Fiddler Rick Martin drives the band, playing in the rhythm-rich, bow-rocking style learned from his mentor Brad Leftwich and reinforced by his longtime musical friend Dan Gellert. This powerful, rhythmic approach, which shapes the playing of today's top old time fiddlers, is the legacy of the incomparable Tommy Jarrell. Rick grew up outside of Hazard, Kentucky, on the banks of Troublesome Creek, and his repertoire features many extraordinary tunes learned from the great masters of his home region such as Bill Stepp, John Salyer, and Luther Strong.

Guitarist/singer Dick Harrington holds the band together with his force-of-nature guitar playing and his powerful vocal leads and harmonies (for which he won first place in the "folk song" category at the Mt. Airy festival). Dick credits the traditional singing of his Scots-Irish grandmother and the influence of longtime friends Pete and Ellen Vigour for his love of old-time music. In the '90s he developed an avid following as guitar player, fiddler, and duet singer with Victoria Young in the Afton Mountain String Band, which released two popular recordings.

Daredevil banjoist Steve Arkin grew up in New York's legendary Washington Square music scene, playing old-time and bluegrass in early bands with Jody Stecher, David Grisman, Maria Muldaur, and other stellar musicians. Over the summer of 1964 he played with Bill Monroe, who in james Rooney's book "Bossmen" said , "Arkin could play the best back-up banjo I have ever heard...Now there ain't no way around it. He could do it. He could put stuff in it and make it sell." Living in Cleveland in the late 60s, Steve began playing old-time music again with Peter Hoover and Lisa Ornstein. In the early 90s he jumped the fence altogether in pursuit of the ancient tones and pulsating rhythms of the old-time sound.

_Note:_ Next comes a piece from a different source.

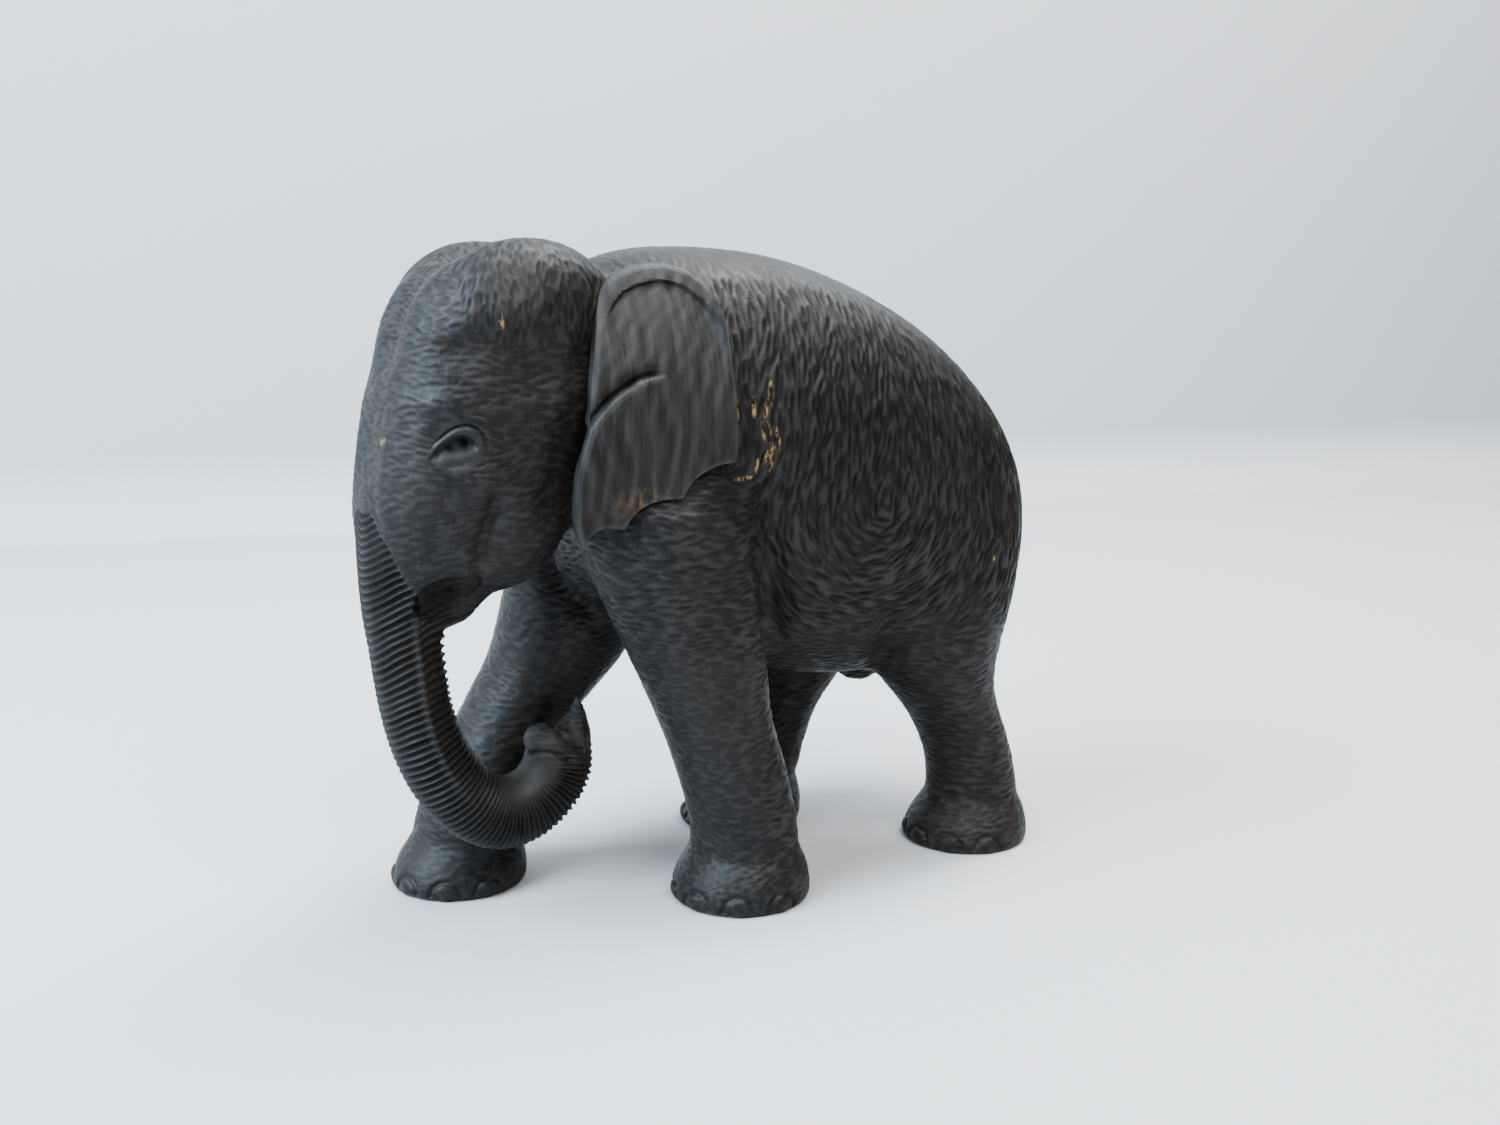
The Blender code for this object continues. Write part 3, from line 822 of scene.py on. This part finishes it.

Bassist/singer Lorie Lichtenwalner adorns the band with her expressive mountain vocals and anchors it with her right-in-the-pocket bass playing. Lorie was steeped at an early age in traditional music and the festival scene and, upon turning 18, she picked up her bass (a gift from her boyfriend) and moved to Charlottesville, where she got to meet and play with some of the finest old-time musicians. In 1983 she began a 17-year exile in New York, playing guitar and singing lead and harmony in several bluegrass bands and providing music for many theatrical productions. Now back in the Shenandoah Valley, Lorie is once again playing the old time music that was her first love.